•Some of these families have been forced to resign to fate and accept that their loved ones are dead and gone.
•However, for many others, being unable to see their bodies speak hope into their hearts and they hold onto a glimmer that their loved ones are alive and safe somewhere.
Many families of drowning victims in Lamu will never know closure or give their loved ones befitting sendoffs as their bodies have never been recovered.
When a boat accident happens at sea, divers do their best to either save lives or help recover the bodies of the deceased and give them to families for burial.
However, not every single body that disappears at sea is normally found, leaving families with many unanswered questions and sadness of never being able to see their loved ones for the last time and bury them.
While the pain of losing a loved one is immeasurable, even worse is the pain of knowing that the body of a loved one is lying somewhere deep under the Indian Ocean or has been washed far off by the tides and is slowly decomposing.
Some of these families have been forced to resign to fate and accept that their loved ones are dead and gone.
However, for many others, being unable to see their bodies speak hope into their hearts and they hold onto a glimmer that their loved ones are alive and safe somewhere.
Last week, the Kenya Maritime Authority said Lamu recorded the highest number of marine deaths in the entire coastal region this year.
According to the report, 11 people died in boat accidents on various dates on the Indian Ocean between January and December while another 166 were rescued from death by responders that included teams from the KMA, the county disaster rescue unit and local divers.

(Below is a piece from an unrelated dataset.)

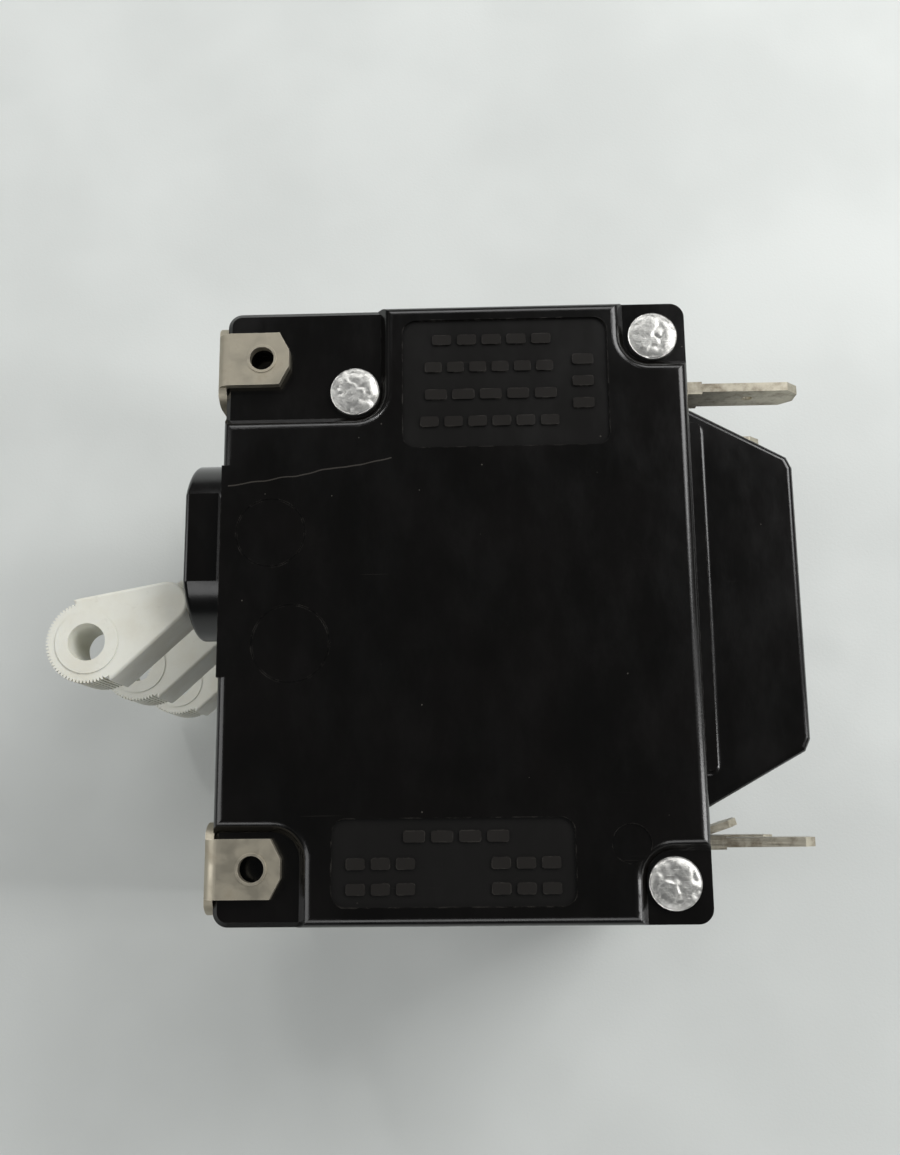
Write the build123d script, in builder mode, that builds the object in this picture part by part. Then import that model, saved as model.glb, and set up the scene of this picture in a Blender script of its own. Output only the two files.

Ahmed Walladi, 64, lost his son Omar Walladi,30, in a boat accident in June last year but his body was never recovered.
“We knew he had drowned but they gave up on searching for him. It was so painful. I get nightmares just imagining that he is lying somewhere rotting away when I could have buried him properly. The stress was too much for his mother and she died. That was our only son,” Walladi said.
In August 2018, four fishermen set out for the high seas in Kiwayu and Ndau islands for their usual fishing expeditions but, their boat hit a coral reef and capsized due to rough tides at sea, the four were thrown into the Indian Ocean waters.
Only one fisherman, Omar Shali survived by enduring endless hours of swimming while his three companions Athman Gogo, Lali Shali and Huri Kale Shebwana were declared dead by drowning by the search and rescue team.
A week-long search for their bodies was called off after the divers failed to locate the bodies with the divers saying they believed the bodies could have been washed downstream and out of Lamu waters and possibly into Somalia, Yemen or Saudi Arabian waters.
It's been close to four years and their families still feel they were failed by the search teams who they feel should have kept searching for the bodies.
“I don’t sleep well because I have no peace. He comes to my dreams crying but I can't help him, If I knew where his body is, I would find him and bury him,” Lali Shali’s brother Omar Lali said.
The families want the government to intervene and help them locate the bodies of their loved ones for burial.
Kale Shebwana’s mother Umi Shebwana is a tormented woman and says she no longer finds life interesting after her only son drowned and his body never found.
She feels the search was called off too early and that there wasn’t much effort by the county and national government to help the family cope with the outcome of not finding his body.
“People die and are buried but my son died and they left him out there to rot away like he didn’t mean anything. That was my child and my heart aches every day,” Umi said.
These families have accused both governments of playing double standards when it comes to dealing with marine accidents in the region.
They cited the incident where a car plunged into the Indian ocean at the Likoni ferry killing a mother and her daughter and how it was publicised with government spokesperson Cyrus Oguna issuing daily televised updates at the scene until the bodies were retrieved.
“We saw the prominence it received and efforts made to recover the bodies, however complicated it was they managed. My question is, what's so different with the victims of drowning in Lamu? Why don’t we see such effort?” Abdullahi Mohamed whose nephew Saleh Mohamed drowned in 2019 said.
The worst ever marine accident in Lamu's history was that of August 13, 2017, when a boat carrying ODM politician Shekue Kahale and 11 of his family members capsized at the Manda Bruno area due to rough tides.
He lost his four young children aged between 9 months to 11 years, his wife, sister, nephews and nieces.
Only the politician survived.
However, only seven bodies were recovered.
Four bodies including those of his two children and nephews have never been found.